10. You Struggle with Linking Your Major to Your Passions
Can’t see how you’d possibly use your major in your hobby or vice versa? That’s a good sign that you’re on the wrong path. Ideally, you want work to have the potential for feeling like play. You want it to be the kind of job where you don’t mind being called into work on a day off (sounds crazy, we know, but they’re out there). Figure out how you can pair the two together. If you can’t, keep trying for a major that’ll lead you down that path.
11. Your Major Fails to Show Off Your Strengths
This sort of plays into the passion thing. You’re good at certain things. We all are. But if you have no way of showing that, then you have no way of connecting the major to your passion.

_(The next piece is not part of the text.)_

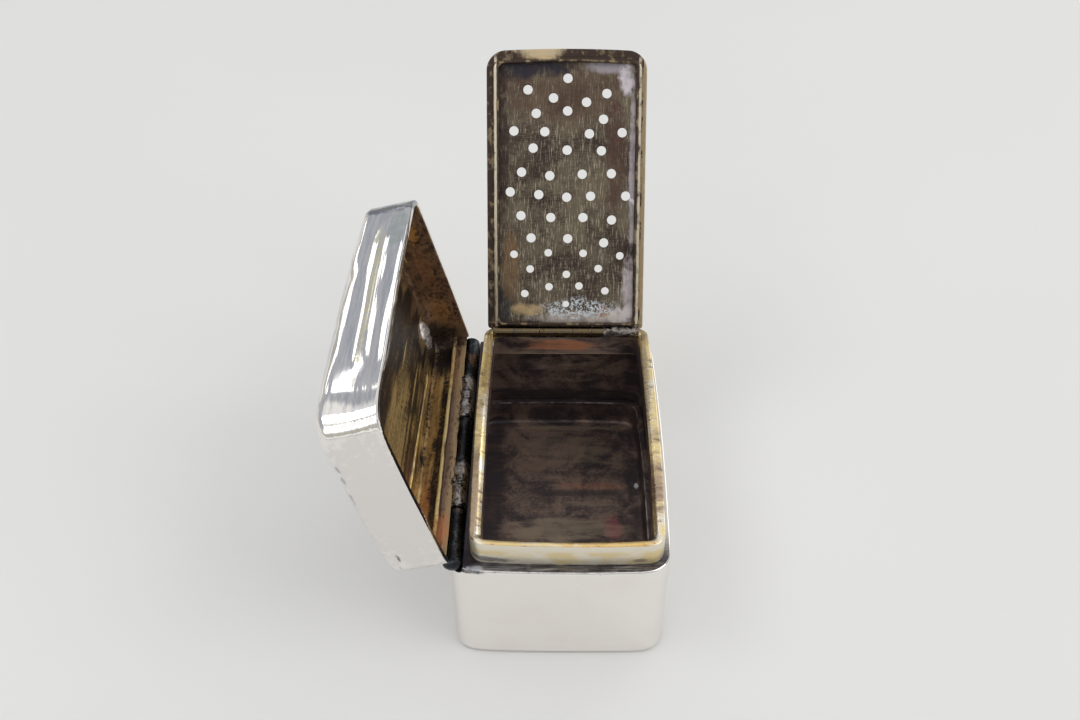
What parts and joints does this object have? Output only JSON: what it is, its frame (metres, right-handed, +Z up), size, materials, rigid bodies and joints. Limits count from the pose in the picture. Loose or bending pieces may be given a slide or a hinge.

Before choosing a new major, ask the people who know you best and do some self-examination. Ask, “What am I good at? Who would pay me to do that, at least in part? How would it manifest itself on the job?”
With a clearer picture, you’ll be able to choose a major that plays to your strengths.
12. You Cannot Tell People What You Would Like to Do with Your Life
If you can’t describe it, then you don’t want to do it. It’s that simple. Think of it like an elevator pitch. Be able to explain your career to someone in the length of time that it takes to ride on an elevator from one floor to the next. Can’t do it? Consider a different major.
13. Extra Credit Assignments Are Overwhelming
These often require some form of complex application of the major to the outside world. If you’re passionate and knowledgeable about what you’re doing, this isn’t difficult. If you’re not, it’s like pulling teeth.
How overwhelming are your extra credit assignments? Do you feel energized by them or put-off? Your handling of these paints an important picture of whether you’re in the right major.
Use Your Change of Major Wisely
Whatever you do, think through the decision to do a change of major. Choosing the wrong second or third will just set you back even further and compound the student loan debt you’ll be taking on. Good luck, whatever you decide!